I WAS in a thoroughly bad mood yesterday. Preparing my tax return, I totted up the value of my share portfolio and couldn't help but make the dismal comparison with last year's valuation. As investors, we are obsessed with share prices. News items focus on movements in the prices of individual companies and capital indices such as the FTSE 100.
Amid the current commotion, it is easy to forget that investment returns actually derive from two components, namely share price appreciation (or depreciation) and dividends.
If, yesterday, I had looked more closely at the dividend income my port
folio has been generating, I'd have been cheered to see that it has actually grown over the past year.
Jack Bogle, founder of US fund management group Vanguard, once said that "the stock market is a giant distraction from the business of investing". This may sound paradoxical, but how right he is.
Obviously, it is difficult to avoid being influenced by the equity markets' recent falls. But there are a number of reasons why we should ignore the oscillations of the market and concentrate instead on the dividends paid by the companies in our portfolios.
Certainly, share prices can be accurate indicators of the financial health of companies, but they can also reflect speculation and history shows that share prices are far more volatile than the underlying businesses.
For investors, this excess volatility can be distracting and unhelpful. Equity investing is about buying part-ownership of businesses, and sharing in their profits. A dividend reflects the decision by a company to pay out part of its profits to owners.
For owners of a diversified portfolio, profits are more stable than share prices, and dividends even more stable than profits.
We also forget, as I did yesterday, that share prices are only relevant when we buy or sell. And even if we are buying or selling, concentrating on dividends can help investors avoid a common behavioural trap. When markets are falling, we tend to get more pessimistic and likely to sell – at consequently low prices.
If we focus instead on the dividend income of shares (the amount paid out in dividends for every £1 of shares bought), we are more likely to overcome this instinctive trait.
Recent share price falls, together with steady dividend payments, mean that every £1 investment in shares buys more dividend income today than a year ago.
Of course, dividend streams are not infallible. Dividends largely reflect corporate profitability, and profitability depends on the economic environment.

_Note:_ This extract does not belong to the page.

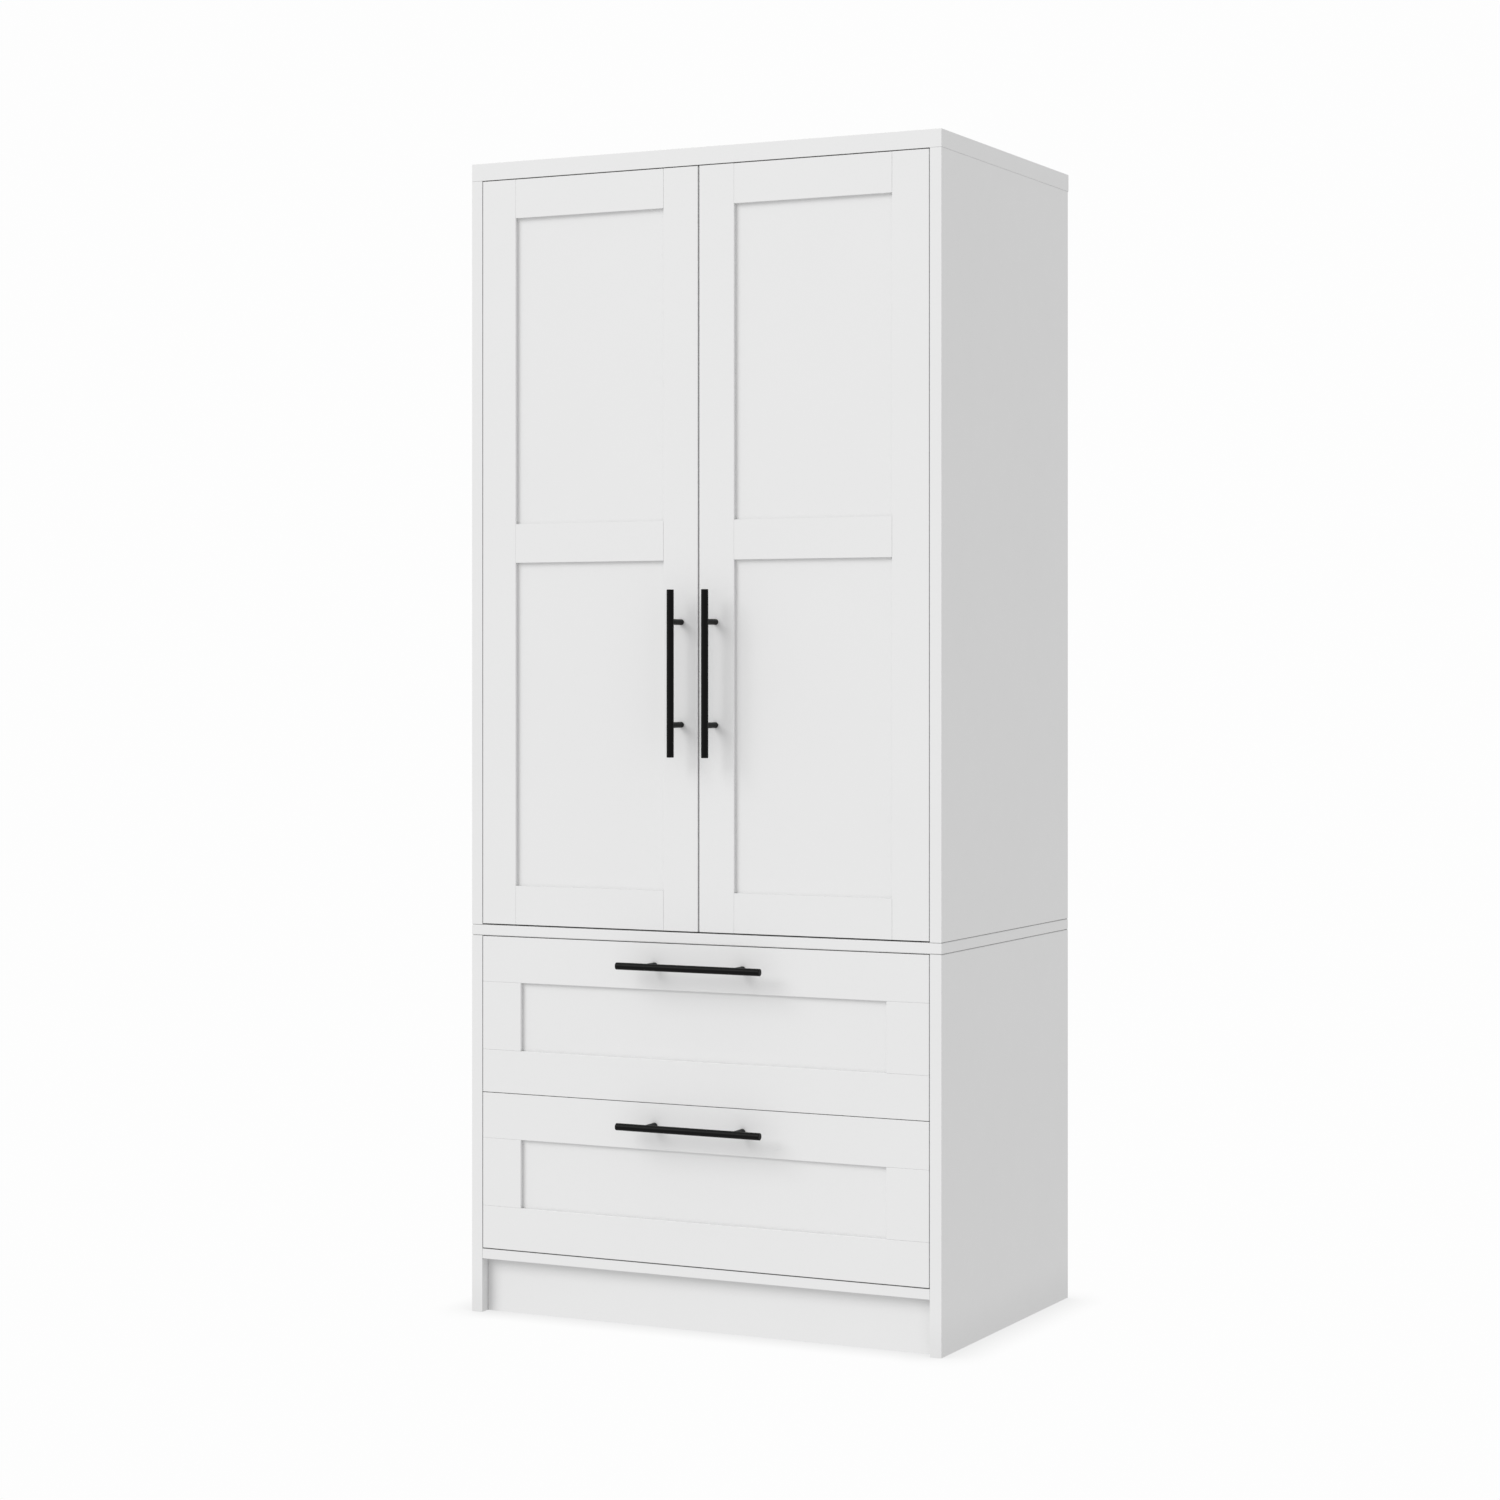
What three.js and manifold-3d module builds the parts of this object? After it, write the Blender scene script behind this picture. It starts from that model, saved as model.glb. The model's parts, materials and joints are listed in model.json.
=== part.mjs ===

With growth slowing and inflation rising, corporate profits are likely to be squeezed and this is likely to feed through to a slowdown in dividend growth and, in some cases, even dividend cuts.
We are starting to see this: a few companies have announced dividend cuts, some banks hid dividend cuts among their recent rights issues, while yields of many income funds are under pressure. But any reasonably diversified portfolio will always show operating profits; and where there are profits, investors should continue to collect dividend cheques. Moreover, over the long-term, the dividend income of such a portfolio should grow steadily.
Certainly, dividend income on UK equities has risen over the years. The graph opposite – courtesy of the Barclays Capital Equity Gilt Study 2008 – shows that if an investment in the FTSE All-Share index paid out dividend income of £1 in 1967, some 40 years later the same investment was generating £19 in annual dividends. It is also notable how stable dividend income has been, particularly compared to any graph of share prices over the same period.
Most investors underestimate the long-term contribution of dividends to investment returns. Research by Dimson, Marsh and Staunton of the London Business School (LBS) showed that between 1900 and 2007 the total return on UK equities was 9.7 per cent a year, of which only 4.8 per cent – was attributable to capital appreciation. Dividend income accounted for the remaining half.
The LBS team found that, unsurprisingly, over single-year periods, investment return was dominated by share price gains or losses, and the contribution of dividend income to returns was slight.
But over the longer term, the picture changes considerably. The contribution to total return from dividends becomes increasingly significant, particularly if dividends are reinvested, thanks to the magic of compounding.
An investment of £1 in UK equities in 1900 was worth £164 by 2007. But if, over the years, dividends had been reinvested rather than spent, the same investment would be worth a staggering £22,252. This remarkable phenomenon can be seen in markets around the world.
It is perhaps no wonder that the American industrialist John D Rockefeller said: "Do you know the only thing that gives me pleasure? It's to see my dividends coming in." Few investors have wealth on Rockefeller's scale, and many of us need to spend our dividend income, particularly in the current financial climate. But whether they are spent or re- invested, dividends do matter.
With prospects for capital growth in equities looking uncertain, do not to underestimate the importance of dividends over the long term. Just don't let the current markets distract you from the business of investing.